The Academy of Democratic Modernity (ADM) is an internationally active association focusing on political, social and theoretical questions related to the concept of Democratic Modernity. The initiative was founded on 18 March 2022. Since October 2024, the Academy of Democratic Modernity works as a non-profit association based in Geneva, Switzerland.

== History ==
The Academy of Democratic Modernity was founded on 18 March 2022, the anniversary of the Paris Commune, by activists and academics as a collective initiative.

In the following years, the initiative developed into an international network. Since October 2024 it works as an association in Switzerland with its seat in Geneva. Publications initially appeared in English and German and were later expanded to Spanish, French and Italian. Selected texts are also published in additional languages, including Portuguese, Hindi and Greek.

== Aims and objectives ==
The Academy of Democratic Modernity aims to disseminate and discuss the ideas and experiences of the Kurdistan Freedom Movement and its paradigm of Democratic Modernity. Through publications, educational work and international networking, the association seeks to foster dialogue with activists, scholars and social movements.

Thematically, ADM addresses issues such as democratic autonomy, women's liberation, youth organization, social ecology, communal economy, art and culture, and international solidarity. Its activities are framed as contributions to the development of alternative political and social models beyond capitalist modernity.

== Organization ==
The Academy of Democratic Modernity is organized as a non-profit association. Its governing bodies are the board and the general assembly, which convenes annually. The association's work is largely based on voluntary engagement and is primarily financed through donations.

== Activities ==

=== Publications ===
ADM regularly publishes articles, brochures and theoretical texts on political, social and ecological topics, including democratic modernity, internationalism, anti-capitalism, women's liberation, ecology and culture.

=== Conferences ===
The Academy of Democratic Modernity organizes and coordinates international conferences and meetings.

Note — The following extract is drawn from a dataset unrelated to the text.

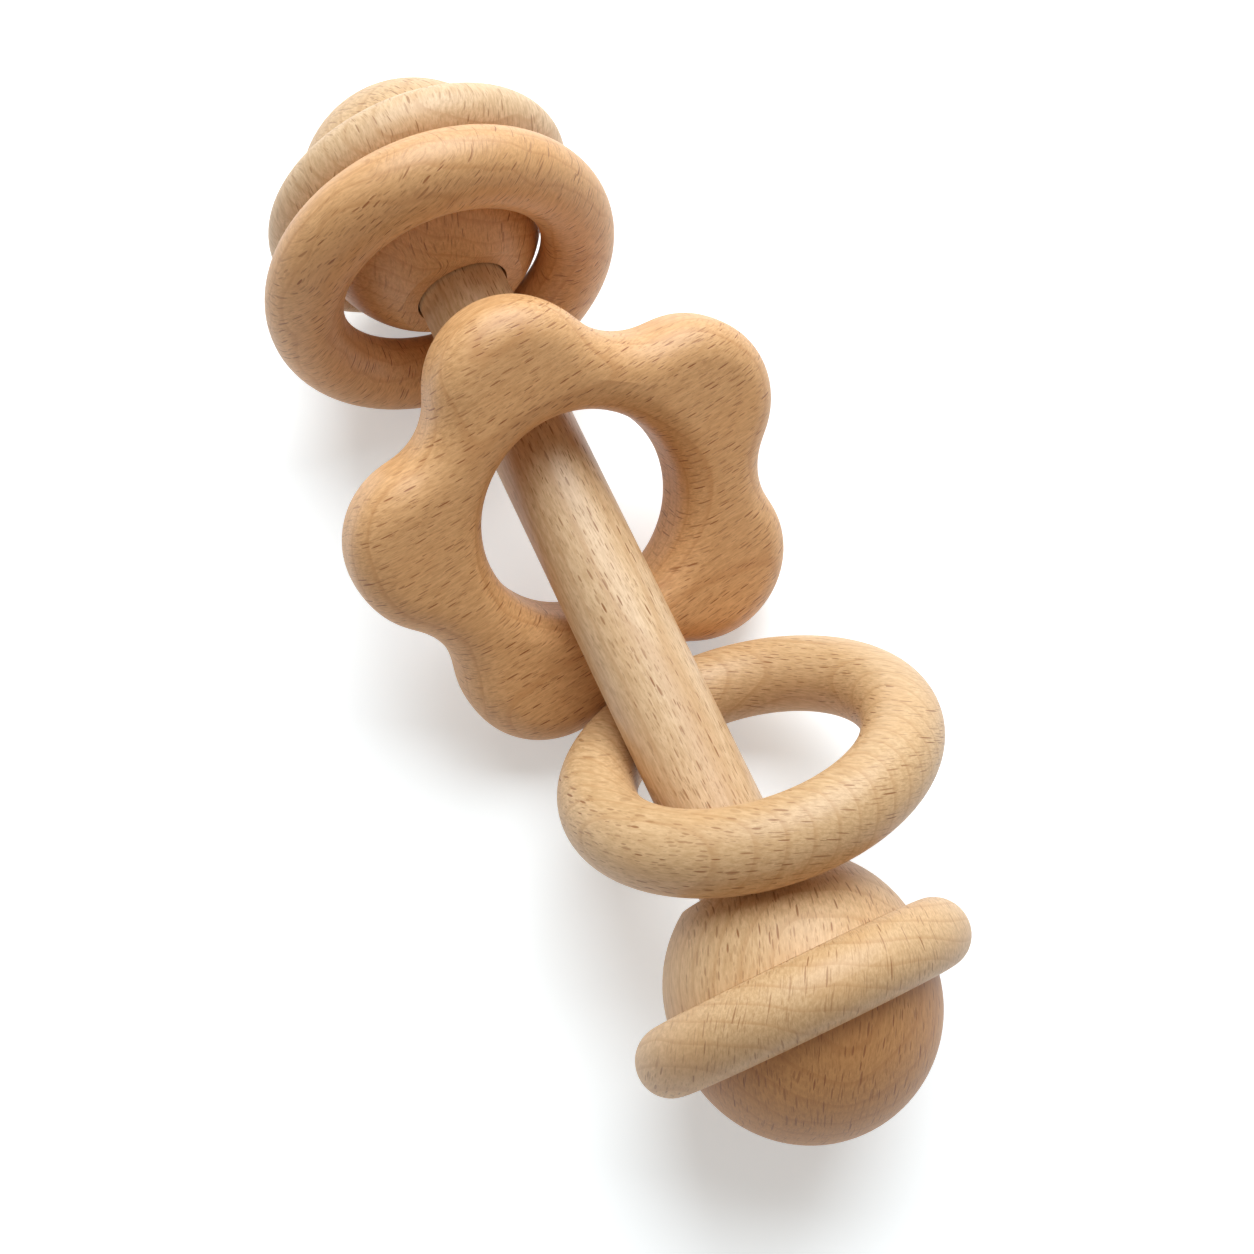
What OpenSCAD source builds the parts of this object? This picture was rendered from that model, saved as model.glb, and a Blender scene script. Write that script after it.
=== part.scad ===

- The Art of Freedom – Strategies for Organising and Collective Resistance (Basel, 17–19 November 2023), with more than 180 participants from approximately 30 countries.
- Science for Society – Revolutionary Political Thought of Kurdistan (Slovenia, 2024), organized in cooperation with academic and civil society organizations.
- Peoples’ Platform Europe 2025 – Reclaim the Initiative! (Vienna, 17–19 February 2025), an international conference bringing together approximately 800 delegates from more than 160 organizations across 35 countries. ADM served as the main organizer of the event, which was also covered by independent media outlets.

Speakers at the conference included philosopher Silvia Federici, political theorist John Holloway, sociologist William I. Robinson, and jurist Mireille Fanon Mendès-France.

=== Educational work ===
The association organizes international educational seminars, workshops and panel discussions on political, social and ecological issues.

== International cooperation ==
The Academy of Democratic Modernity is part of various international networks, including the World Social Forum, Peoples’ Platform Europe and the Global Tapestry of Alternatives.

In addition, ADM has participated in international forums and congresses documented by external networks, including the Global Confluence on Radical Democracy, Autonomy, and Self-Determination, accompanied by the Global Tapestry of Alternatives and the conference, The Politics of Social Ecology: From Theory to Praxis of the Transnational Institute of Social Ecology (TRISE) in Athens in 2024.